Trade and Growth Impacts on Air Pollution

Résumé/Abstract

 Aka B. F. (2009). “Trade and Growth Impacts on Air Pollution in the Aggregated Sub-Saharan Africa and Selected African Countries”. Trade Policy Review, Vol. 2 (2009), pp. 60-84.

This paper examines the impacts of trade intensity as measured by the share of exports plus imports in GDP and economic growth proxies by the GDP per capita on air pollution as measured by CO 2 emissions. We focus first on Sub-Saharan Africa as a whole during the period 1961-2003 to see how trade intensity and GDP per capita growth have impacted CO 2 emissions in that zone, and secondly on each individual country of the SSA zone.

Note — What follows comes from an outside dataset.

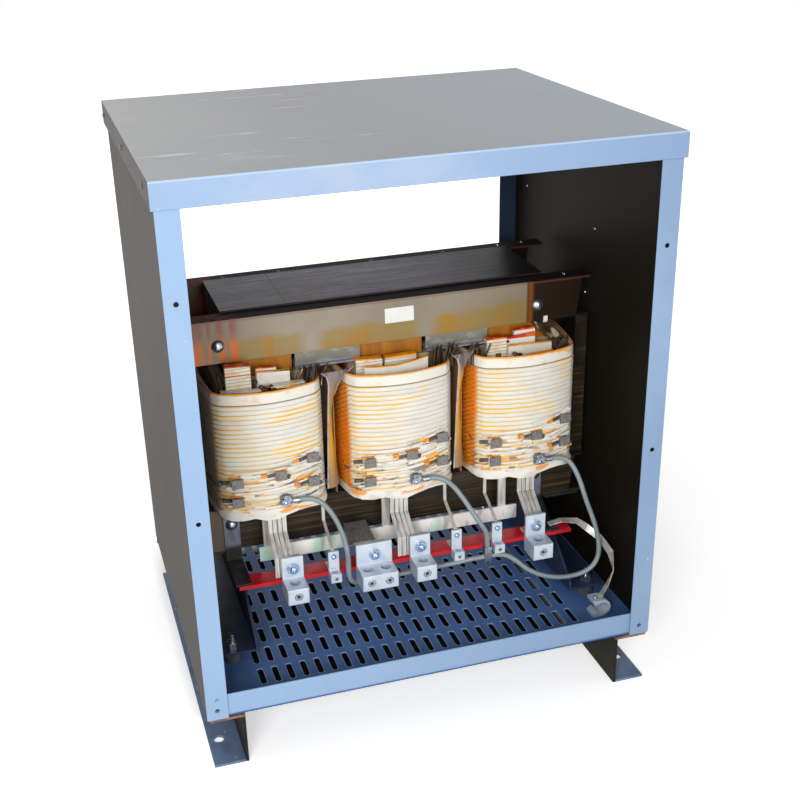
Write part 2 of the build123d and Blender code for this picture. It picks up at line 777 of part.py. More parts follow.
def make_ground():
    """The lug on the floor plate, a thick strip bent round for a wire, and its twisted flat strap."""
    y0, y1 = ground_lug_y
    r = ground_lug_radius
    z = floor_z + r
    ring = Circle(r) - Circle(r - ground_lug_wall)
    mouth = Pos(-r / 2, 0) * Rectangle(r, r * 0.9)
    tongue_x = -ground_lug_tongue / 2
    tongue = Pos(tongue_x, r - ground_lug_wall / 2) * Rectangle(ground_lug_tongue, ground_lug_wall)
    sole = Pos(tongue_x, ground_lug_wall / 2 - r) * Rectangle(ground_lug_tongue, ground_lug_wall)
    profile = Plane.XZ * (ring - mouth + tongue + sole)
    lug = Pos(ground_lug_x, y1, z) * extrude(profile, y1 - y0)
    hole_y = (y0 + y1) / 2
    hole_x = ground_lug_x - ground_lug_tongue / 2
    lug -= rod(hole_x, hole_y, z, z + r + 1, ground_lug_screw_radius)
    keep("ground_lug", lug)
    strap_z = board_top_z + strap_steel
    top = z + r
    w = ground_strap_width
    t = ground_strap_steel
    end_x = lower_bolt_x[1] + strap_width / 2
    stations = [
        ((end_x - w, -133.0, strap_z + t / 2), (0, 1, 0), (1, 0, 0)),
        ((end_x + 10, -134.0, strap_z + 5), (0.2, 1, 0.1), (1, -0.1, 0.2)),
        ((300.0, -137.0, 216.0), (0.1, 0.9, 0.6), (0.9, -0.2, -0.5)),
        ((316.0, -142.0, 203.0), (0.1, 0.5, 1), (0.8, -0.3, -0.5)),
        ((334.0, -158.0, 188.0), (0.1, 0.2, 1), (0.5, -0.8, -0.3)),
        ((342.0, -182.0, 172.0), (0.1, 0.6, 0.8), (0.1, -0.8, -0.6)),
        ((338.0, -202.0, 150.0), (0.5, 0.9, 0.1), (-0.3, -0.5, -1)),
        ((322.0, -212.0, 130.0), (0.3, 1, -0.1), (-0.8, -0.2, -0.7)),
        ((ground_lug_x + 1, hole_y, top + t / 2), (0, 1, 0), (-1, 0, 0)),
    ]
    sections = []
    for centre, across, along in stations:
        along = Vector(*along).normalized()
        across = Vector(*across)
        across = (across - along * across.dot(along)).normalized()
        sections.append(Plane(origin=centre, x_dir=across, z_dir=along) * Rectangle(w, t))
    keep("ground_strap", loft(sections, ruled=True))


def make_label():
    """The data plate, left blank."""
    keep("data_plate", block(*label_x, clamp_front - label_thickness, clamp_front, *label_z))


def main():
    make_lid()
    make_panel("left_side_panel", -1)
    make_panel("right_side_panel", 1)
    make_floor()
    make_sill("front_sill", front_y, 1)
    make_sill("rear_sill", back_y, -1)
    make_foot("left_foot", -1)
    make_foot("right_foot", 1)
    make_core()
    make_clamp("upper_front_clamp", core_front, -1, upper_clamp_z)
    make_clamp("upper_rear_clamp", core_back, 1, upper_clamp_z)
    make_clamp("lower_front_clamp", core_front, -1, lower_clamp_z)
    make_clamp("lower_rear_clamp", core_back, 1, lower_clamp_z)
    make_clamp_bolts()
    make_tie_bars()
    make_support("left_core_stand", -1)
    make_support("right_core_stand", 1)
    make_mounts()
    for name, x in zip(("left", "middle", "right"), leg_xs):
        make_coil(name, x)
    make_inner_windings()
    make_duct_sticks()
    make_barriers()
    make_end_blocks()
    make_yoke_channels()
    make_tabs()
    make_board()
    for name, (x, width) in line_lugs.items():
        make_lug(name, x, width)
    make_small_lugs()
    make_brackets()
    make_leads()
    make_star_point()
    make_jumpers()
    make_neutral_link()
    make_ground()
    make_label()
    os.makedirs("parts", exist_ok=True)
    for name, shape in nodes.items():
        export_step(shape, f"parts/{name}.step")


main()
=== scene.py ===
# %% [markdown]
# # An open dry-type transformer, dressed for a photograph
# The real object is a three-phase transformer in a floor cabinet of folded sheet steel,
# with its covers off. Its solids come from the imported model, in metres, with Z up and
# the open front towards -Y. They could be modelled again here, but then the two would
# drift apart. So each solid stays as it is and gets its look, and this lesson only adds
# what the solids leave out: the single turns of the coils, the papers in their tops, the
# smooth jumper cables and the small screws.

import json
import math
import random

import bpy
from mathutils import Matrix, Vector

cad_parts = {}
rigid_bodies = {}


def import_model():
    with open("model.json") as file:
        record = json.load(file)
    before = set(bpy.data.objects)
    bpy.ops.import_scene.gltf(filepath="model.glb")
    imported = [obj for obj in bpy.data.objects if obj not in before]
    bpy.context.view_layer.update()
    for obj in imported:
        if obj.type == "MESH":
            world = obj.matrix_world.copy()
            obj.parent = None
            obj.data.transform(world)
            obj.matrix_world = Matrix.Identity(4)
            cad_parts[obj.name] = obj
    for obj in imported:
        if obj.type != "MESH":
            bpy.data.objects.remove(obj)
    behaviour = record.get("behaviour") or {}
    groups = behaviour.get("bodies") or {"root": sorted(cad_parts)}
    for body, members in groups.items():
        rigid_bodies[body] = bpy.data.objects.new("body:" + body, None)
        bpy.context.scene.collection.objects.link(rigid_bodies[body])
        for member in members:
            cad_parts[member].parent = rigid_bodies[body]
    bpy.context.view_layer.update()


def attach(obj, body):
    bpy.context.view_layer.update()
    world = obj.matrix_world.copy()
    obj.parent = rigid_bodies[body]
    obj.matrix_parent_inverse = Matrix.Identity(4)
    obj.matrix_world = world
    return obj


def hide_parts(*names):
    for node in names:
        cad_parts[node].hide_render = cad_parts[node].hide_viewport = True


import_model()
for thing in bpy.data.objects:
    thing.select_set(False)
chance = random.Random(7)
MM = 0.001

# %% [markdown]
# ## The camera
# The photographer stood to the left of the cabinet, near and high, and looked down to the
# right. An empty could be tracked to aim the camera, but three angles written out keep
# the slight roll of a camera held by hand. The lens and the two shifts put the object
# where it is in the photograph.

# %% Camera
PLACE = Vector((-0.5035, -1.7588, 1.2213))
YAW, PITCH, ROLL = (math.radians(a) for a in (15.724, -24.997, -1.859))
turn = Matrix.Rotation(-YAW, 4, "Z") @ Matrix.Rotation(math.pi / 2 + PITCH, 4, "X")
turn = turn @ Matrix.Rotation(ROLL, 4, "Z")
lens = bpy.data.cameras.new("view")
lens.sensor_width = 36
lens.lens = 55.277
lens.shift_x = 0.0345
lens.shift_y = 0.0389
lens.clip_start = 0.05
camera = bpy.data.objects.new("view", lens)
camera.matrix_world = Matrix.Translation(PLACE) @ turn
bpy.context.scene.collection.objects.link(camera)
bpy.context.scene.camera = camera
bpy.context.scene.view_settings.view_transform = "Standard"
print("camera at", tuple(PLACE), "with a lens of", lens.lens, "mm")

# %% [markdown]
# ## Helpers for looks
# Every face here is paint, varnish, paper or metal with stains in it. Such a finish could
# be painted on an image, but an image needs unwrapping and a file. Instead a look stacks
# layers of colour, each with a mask that is worked out from the place on the part in
# metres, so a stain stays where it is. Colours are written as 0 to 255 screen values.


# %% Looks
def tone(red, green, blue):
    """A screen colour as the linear colour that a shader takes."""
    parts = []
    for value in (red, green, blue):
        c = value / 255
        parts.append(c / 12.92 if c <= 0.04045 else ((c + 0.055) / 1.055) ** 2.4)
    return (*parts, 1.0)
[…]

We use an Autoregressive distributed lag (ARDL) model to analyze both the short and long-run impacts of these variables on the environment. Our results indicate that for the aggregate SSA in the short-run a 1% increase in economic growth leads to 1.04% increase in CO 2 emission thus a degradation of air quality, while a 1% increase in trade intensity account for 0.15% decrease in pollution. Most importantly in the long-run, a 1% increase in GDP per capita contributes to 1.8% increase in air pollution while a 1% increase in trade intensity leads to 0.57% decrease in CO 2 emission thus beneficial to the environment. For individual countries, the results allow to classify them into three groups. For the first group composed of the Democratic Republic of Congo, the Republic of Congo, Nigeria and South Africa, in the long-run economic expansion does have a negative impact on environment, whereas trade is beneficial to environment. For the second group of countries including the Central African Republic, Gabon, Ghana, Niger, Senegal and Togo, in the long-run equation economic expansion does have a positive impact on environment, while trade is not beneficial to environment. Concerning the third group of countries including Benin, Burkina Faso, Burundi, Cote d'Ivoire, Kenya, Madagascar, Malawi, Mauritania, Rwanda and Zambia, in the long-run economic expansion does have a negative impact on environment, and trade is not beneficial to environment.